Scan the material for the word "objects", and copy each line where it shows up.

» **Data provided**:
[BEGIN]

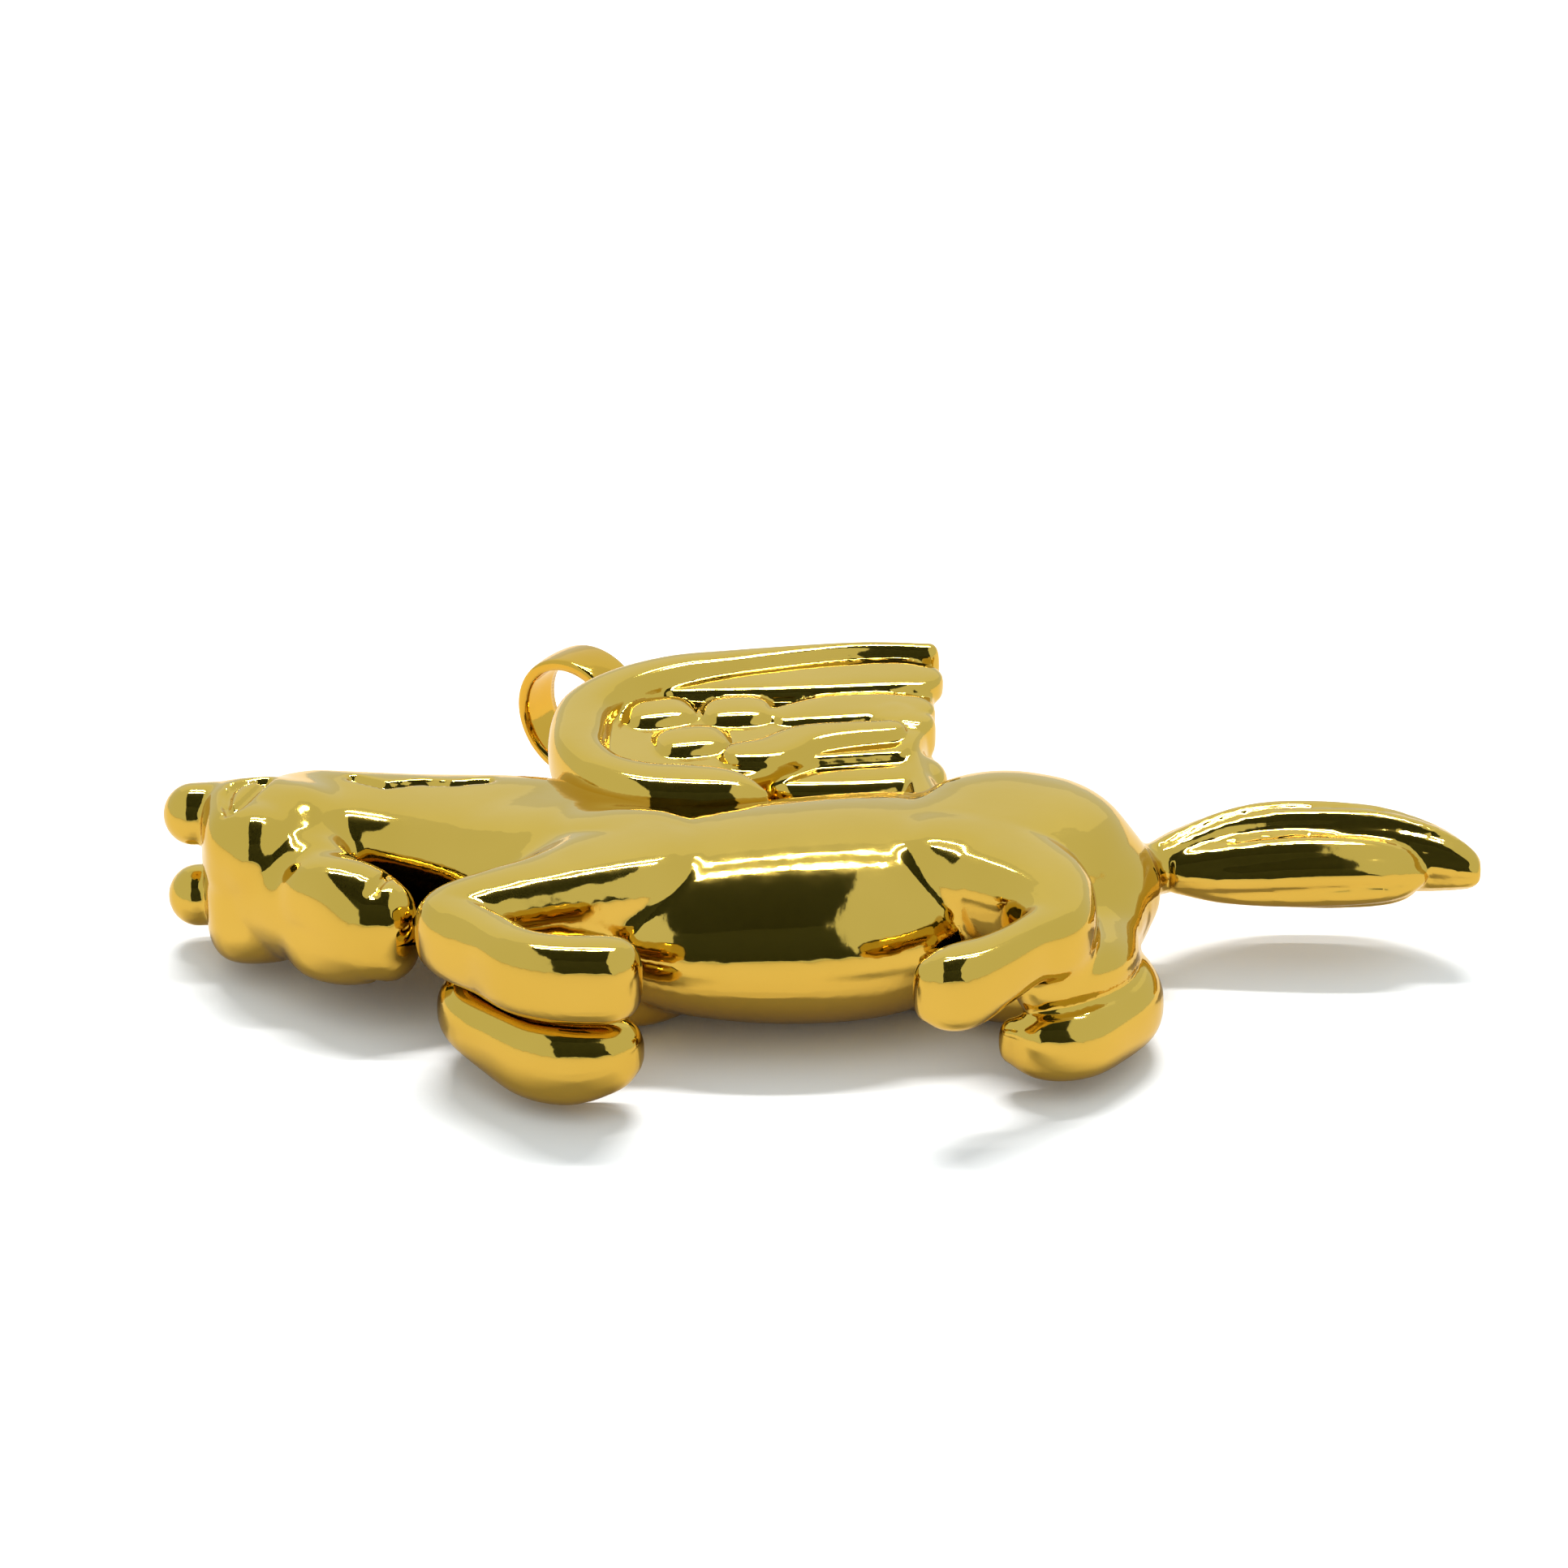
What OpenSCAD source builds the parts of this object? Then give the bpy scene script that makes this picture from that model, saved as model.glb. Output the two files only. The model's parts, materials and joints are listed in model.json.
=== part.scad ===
// Winged-horse pendant: a galloping horse with raised wings, hollow body halves soldered on the
// mid-plane, solid legs, tail and wings, and a chain bail that turns on a pin between the wings.
// The horse lies on its right side: X runs from head (-) to tail (+), Y from feet to back, Z up.

/* [Body] */
// Wall of the two hollow body halves
wall = 0.6; // [0.5:0.05:0.8]
// Half of the pendant's thickness, at the barrel and the hips
half_t = 3.5; // [3.4:0.05:3.7]

/* [Legs] */
// Distance of each leg's middle from the mid-plane
leg_z = 1.75; // [1.7:0.05:1.85]
// Half of a leg's thickness
leg_t = 1.65; // [1.4:0.05:1.65]

/* [Wings] */
// Slot between the two wings, which holds the bail's tongue
wing_gap = 1.2; // [1.1:0.05:1.4]
// Height of the wing's flat ground above the mid-plane
wing_ground = 2.6; // [2.4:0.05:2.8]
// Height of the wing's raised leading edge above the mid-plane
wing_top = 3.3; // [3.1:0.05:3.4]

/* [Bail] */
// Radius of the chain bore
bore_r = 2.0; // [1.6:0.05:2]
// Wall of the bail's tube
bail_wall = 0.45; // [0.4:0.05:0.45]
// Width of the bail's tube along its bore
bail_w = 1.8; // [1.4:0.1:1.8]
// Thickness of the bail's tongue
tongue_t = 0.9; // [0.8:0.05:0.9]
// Radius of the pivot pin
pin_r = 0.45; // [0.4:0.05:0.5]
// Radial clearance of the tongue on the pin
pin_play = 0.05; // [0.03:0.01:0.08]

/* [Hidden] */

gold = [0.83, 0.66, 0.26];
facets = 20;
fine = 48;
big = 60;                    // larger than the whole pendant
origin = [0.07, 12.13];        // middle of the length and height of the drawing below
LEFT = 1;
RIGHT = -1;

// A station is [x, y, half height in the plane, half thickness].
TRUNK = [
    [-10.6, 9.4, 2.2, 2.2],
    [-8.4, 10.0, 4.3, 2.9],
    [-6.4, 9.3, 4.6, 3.0],
    [-4.4, 8.5, 5.2, 3.2],
    [-0.8, 7.8, 5.0, half_t],
    [2.4, 8.6, 4.6, 3.2],
    [5.6, 9.8, 4.0, 3.0],
    [8.0, 9.8, 3.5, 2.8],
    [9.6, 9.5, 2.3, 2.1],
];
NECK = [
    [-8.4, 11.2, 4.0, 2.9],
    [-11.2, 11.7, 3.6, 2.7],
    [-14.6, 12.3, 2.8, 2.4],
    [-17.8, 12.8, 2.6, 2.6],
];
HEAD = [
    [-18.4, 12.2, 2.6, 2.8],
    [-19.2, 10.9, 2.5, 3.0],
    [-18.0, 9.4, 2.3, 2.7],
    [-16.6, 7.9, 1.9, 2.2],
    [-15.3, 6.9, 1.7, 2.0],
    [-14.6, 6.5, 1.4, 1.7],
];
EAR_Z = 1.55;
EAR = [
    [-20.0, 12.5, 1.3, 1.0],
    [-22.0, 12.4, 0.95, 0.95],
];
FORELEG = [
    [-6.0, 8.2, 2.2, leg_t],
    [-6.3, 6.9, 2.2, leg_t],
    [-8.3, 5.8, 1.75, leg_t],
    [-10.6, 4.9, 1.45, leg_t - 0.25],
    [-12.3, 3.8, 1.3, leg_t - 0.35],
    [-12.2, 2.9, 1.2, leg_t - 0.35],
    [-10.1, 0.75, 1.1, leg_t - 0.3],
    [-8.6, 0.4, 1.1, leg_t - 0.2],
    [-6.95, 0.4, 1.1, leg_t - 0.25],
];
// The far legs step off the near ones.
FAR_FORELEG = [
    [-6.0, 8.2, 2.2, leg_t],
    [-6.3, 7.0, 2.2, leg_t],
    [-8.4, 6.0, 1.7, leg_t - 0.1],
    [-10.4, 5.2, 1.4, leg_t - 0.35],
    [-11.5, 4.2, 1.3, leg_t - 0.45],
    [-11.6, 3.2, 1.2, leg_t - 0.45],
    [-9.6, 1.0, 1.1, leg_t - 0.2],
    [-8.4, 0.6, 1.1, leg_t - 0.15],
    [-6.9, 0.75, 1.1, leg_t - 0.3],
];
HIND_LEG = [
    [6.4, 9.5, 3.8, leg_t + 0.1],
    [5.4, 8.3, 3.3, leg_t + 0.1],
    [5.8, 7.2, 2.5, leg_t + 0.1],
    [7.2, 5.4, 1.85, leg_t],
    [7.7, 4.0, 1.45, leg_t - 0.1],
    [7.7, 2.7, 1.15, leg_t - 0.25],
    [6.8, 1.6, 0.9, leg_t - 0.35],
    [5.6, 0.5, 0.9, leg_t - 0.3],
    [4.4, -0.25, 1.05, leg_t - 0.2],
    [3.5, -0.45, 0.65, 1.1],
];
FAR_HIND_LEG = [
    [6.6, 9.4, 3.9, leg_t + 0.1],
    [6.6, 8.2, 3.4, leg_t + 0.1],
    [8.4, 6.8, 2.4, leg_t],
    [9.9, 5.4, 1.5, leg_t - 0.15],
    [10.3, 4.2, 1.15, leg_t - 0.3],
    [9.6, 2.8, 1.0, leg_t - 0.35],
    [8.6, 1.7, 1.0, leg_t - 0.35],
    [7.4, 1.45, 0.9, leg_t - 0.4],
    [6.5, 1.6, 0.5, 0.8],
];
TAIL = [
    [10.2, 10.3, 1.3, 1.3],
    [11.7, 11.1, 0.95, 0.95],
    [13.4, 12.0, 1.45, 1.3],
    [15.4, 12.2, 1.8, 1.6],
    [17.2, 12.1, 1.95, 1.65],
    [19.4, 11.9, 1.85, 1.6],
    [21.2, 11.5, 1.35, 1.3],
    [22.0, 11.3, 1.1, 1.0],
];

// Outline of a wing, from the leading edge's pointed end round the shoulder to the tips
WING = [
    [-2.4, 12.4], [-6.0, 12.3], [-8.7, 12.9], [-9.5, 14.4], [-9.6, 17.0], [-9.1, 18.9],
    [-7.9, 20.9], [-6.4, 21.4], [-4.8, 21.9], [-0.3, 22.5], [2.6, 22.9], [3.9, 22.8],
    [4.4, 21.4], [4.3, 18.6], [3.0, 16.4], [-0.3, 15.4], [-2.6, 14.7],
];
// The leading edge's raised band, inner side
BAND_INNER = [
    [3.2, 22.3], [-0.3, 21.6], [-4.8, 20.6], [-7.0, 19.2], [-7.7, 17.0], [-7.4, 14.6],
    [-6.2, 12.6],
];
// The band's lower end, which lies on the shoulder
BAND_FOOT = [
    [-9.3, 13.6], [-8.6, 11.4], [-7.4, 10.0], [-5.8, 9.2], [-3.8, 8.9], [-1.9, 9.4],
    [-3.4, 11.0], [-5.2, 11.5], [-6.6, 12.6],
];
band_foot_low = 2.6;         // underside of the band's end, on the shoulder
root_top = 1.9;              // below this height the wing stops at the back's crest
// The wing's outline below root_top, where it stands on the back
ROOT = concat([[-2.6, 14.7], [-4.6, 13.5], [-8.0, 14.1], [-9.55, 15.2]],
              [for (i = [4 : len(WING) - 2]) WING[i]]);
// The flange that joins the wing's rear to the back
FLANGE = [[-5.4, 13.2], [-0.6, 12.2], [2.6, 12.4], [4.2, 13.0], [4.2, 16.6], [3.0, 17.2], [-5.4, 17.2]];
flange_top = 1.5;
SCALLOPS = [[-5.8, 16.9], [-4.3, 14.6], [-2.5, 17.4], [-1.7, 15.9]];
scallop_r = 2.4;
scallop_h = 0.6;             // height of a scallop above the wing's ground
FEATHERS = [
    [[-3.6, 20.4], [4.3, 21.7]],
    [[-3.4, 19.3], [4.3, 20.0]],
    [[-0.4, 17.6], [4.1, 18.3]],
    [[-0.6, 16.2], [3.0, 16.9]],
];
feather_w = 0.55;
feather_h = 0.4;

// The bail leans against the wing's shoulder, bail_lean above the horizontal.
pivot = [-5.3, 21.0];
bail_lean = 35;
tongue_l = 4.2;              // from the pin to the middle of the bore
tongue_r = 0.75;
pin_l = 4.8;
bail_r = bore_r + bail_wall;

module lift() { translate([-origin[0], -origin[1], half_t]) children(); }
module blob(s, z = 0, inset = 0) {
    translate([s[0], s[1], z]) scale([s[2] - inset, s[2] - inset, s[3] - inset])
        sphere(r = 1, $fn = facets);
}
module chain_of(stations, z = 0, inset = 0) {
    for (i = [0 : len(stations) - 2]) {
        hull() {
            blob(stations[i], z, inset);
            blob(stations[i + 1], z, inset);
        }
    }
}
module horse_core(inset = 0) {
    chain_of(TRUNK, 0, inset);
    chain_of(NECK, 0, inset);
    chain_of(HEAD, 0, inset);
}
module ears() {
    for (side = [LEFT, RIGHT]) {
        chain_of(EAR, side * EAR_Z);
    }
}
module half_space(side) {
    translate([-big / 2, -big / 2, side == LEFT ? 0 : -big]) cube([big, big, big]);
}

// One hollow half of trunk, neck and head, open at the mid-plane.
module body_half(side) {
    color(gold) lift() intersection() {
        difference() {
            union() {
                horse_core();
                ears();
            }
            horse_core(wall);
        }
        half_space(side);
    }
}
// A solid leg, shaped at its top to sit on the body half.
module leg(stations, side) {
    color(gold) lift() difference() {
        chain_of(stations, side * leg_z);
        horse_core();
        half_space(-side);
    }
}
module left_shell() { body_half(LEFT); }
module right_shell() { body_half(RIGHT); }
module left_foreleg() { leg(FORELEG, LEFT); }
module right_foreleg() { leg(FAR_FORELEG, RIGHT); }
module left_hind_leg() { leg(HIND_LEG, LEFT); }
module right_hind_leg() { leg(FAR_HIND_LEG, RIGHT); }
module tail() {
    color(gold) lift() difference() {
        chain_of(TAIL);
        horse_core();
    }
}

module slab(outline, low, high) {
    translate([0, 0, low]) linear_extrude(high - low) polygon(outline);
}
module scallop(at) {
    translate([at[0], at[1], wing_ground + scallop_h - scallop_r]) sphere(r = scallop_r, $fn = fine);
}
module feather(ends) {
    run = ends[1] - ends[0];
    translate([ends[0][0], ends[0][1], wing_ground + feather_h - feather_w])
        rotate([0, 0, atan2(run[1], run[0])]) rotate([0, 90, 0])
            cylinder(r = feather_w, h = norm(run), $fn = fine);
}
// The left wing: ground plate, raised leading edge, scallops, long feathers and flange.
module wing() {
    low = wing_gap / 2;
    difference() {
        union() {
            slab(WING, root_top, wing_ground);
            slab(ROOT, low, root_top);
            slab(FLANGE, low, flange_top);
            slab(concat([for (i = [5 : 11]) WING[i]], BAND_INNER, [for (i = [2 : 4]) WING[i]]),
                 wing_ground - 0.1, wing_top);
            slab(BAND_FOOT, band_foot_low, wing_top);
            intersection() {
                slab(WING, low, wing_top);
                union() {
                    for (at = SCALLOPS) {
                        scallop(at);
                    }
                    for (ends = FEATHERS) {
                        feather(ends);
                    }
                }
            }
        }
        translate([pivot[0], pivot[1], -pin_l / 2]) cylinder(r = pin_r, h = pin_l, $fn = fine);
    }
}
module left_wing() { color(gold) lift() wing(); }
module right_wing() { color(gold) lift() mirror([0, 0, 1]) wing(); }
module pivot_pin() {
    color(gold) lift() translate([pivot[0], pivot[1], -pin_l / 2])
        cylinder(r = pin_r, h = pin_l, $fn = fine);
}
// Puts the bail's own frame, with the bore along Y and the pin at the origin, in its place.
module at_bail() {
    translate([pivot[0], pivot[1], 0]) rotate([0, 0, -bail_lean]) children();
}
module bore_axis() { translate([-tongue_l, 0, 0]) rotate([90, 0, 0]) children(); }
module bail_tube() {
    color(gold) lift() at_bail() bore_axis() difference() {
        cylinder(r = bail_r, h = bail_w, center = true, $fn = fine);
        cylinder(r = bore_r, h = bail_w + 1, center = true, $fn = fine);
    }
}
module bail_tongue() {
    color(gold) lift() at_bail() difference() {
        union() {
            cylinder(r = tongue_r, h = tongue_t, center = true, $fn = fine);
            translate([-tongue_l + bore_r, -tongue_r, -tongue_t / 2])
                cube([tongue_l - bore_r, 2 * tongue_r, tongue_t]);
        }
        cylinder(r = pin_r + pin_play, h = big, center = true, $fn = fine);
        bore_axis() cylinder(r = bail_r, h = big, center = true, $fn = fine);
    }
}

left_shell();
right_shell();
left_foreleg();
right_foreleg();
left_hind_leg();
right_hind_leg();
tail();
left_wing();
right_wing();
pivot_pin();
bail_tube();
bail_tongue();
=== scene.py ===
"""Looks of the winged-horse pendant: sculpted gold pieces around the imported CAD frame."""
import json
import math

import bpy
import numpy as np
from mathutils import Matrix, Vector


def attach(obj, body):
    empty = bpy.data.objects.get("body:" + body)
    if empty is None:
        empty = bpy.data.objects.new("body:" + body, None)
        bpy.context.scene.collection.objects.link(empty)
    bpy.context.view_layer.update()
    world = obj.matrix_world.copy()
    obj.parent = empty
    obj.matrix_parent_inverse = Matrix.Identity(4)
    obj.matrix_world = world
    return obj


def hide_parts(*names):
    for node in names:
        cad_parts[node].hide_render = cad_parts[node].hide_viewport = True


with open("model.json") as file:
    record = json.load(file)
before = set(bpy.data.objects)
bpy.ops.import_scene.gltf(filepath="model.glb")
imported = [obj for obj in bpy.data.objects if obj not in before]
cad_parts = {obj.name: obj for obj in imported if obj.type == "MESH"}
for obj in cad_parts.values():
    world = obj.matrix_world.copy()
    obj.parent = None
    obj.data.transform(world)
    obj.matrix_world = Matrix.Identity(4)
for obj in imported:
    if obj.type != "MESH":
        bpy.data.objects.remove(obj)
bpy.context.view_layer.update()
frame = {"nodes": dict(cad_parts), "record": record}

# ---------------------------------------------------------------- the drawing and the frame
# The horse is drawn in millimetres in the part's own drawing: x from head to tail, y from feet to back
# and z from the mid-plane towards the left side. The bail's pivot ties the drawing to the frame.
MM = 0.001
PIVOT = np.array([-5.3, 21.0, 0.0])
BAIL_JOINT = next(j for j in frame["record"]["behaviour"]["joints"] if j["name"] == "bail_swing")
CHAIN_BORE = next(m for m in frame["record"]["mounts"] if m["name"] == "chain_bore")
SHIFT = np.array(BAIL_JOINT["pos_m"]) / MM - PIVOT
LEFT, RIGHT = 1, -1

# How the distance fields are worked out, in millimetres
FAR = 9.0                    # stands for any distance outside a form's own window
MARGIN = 1.6                 # how far around a form its distances are worked out
LEAST_RADIUS = 0.05          # a limb never gets thinner than this
SLOPE_FLOOR = 0.25           # keeps the estimate finite near a form's middle
SWEEP_STEPS = 10             # points per span between two stations of a limb


def to_row(points):
    """Drawing millimetres to row-frame metres."""
    return (np.asarray(points, float) + SHIFT) * MM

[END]

» **Task result**:
    empty = bpy.data.objects.get("body:" + body)
        empty = bpy.data.objects.new("body:" + body, None)
        bpy.context.scene.collection.objects.link(empty)
before = set(bpy.data.objects)
imported = [obj for obj in bpy.data.objects if obj not in before]
        bpy.data.objects.remove(obj)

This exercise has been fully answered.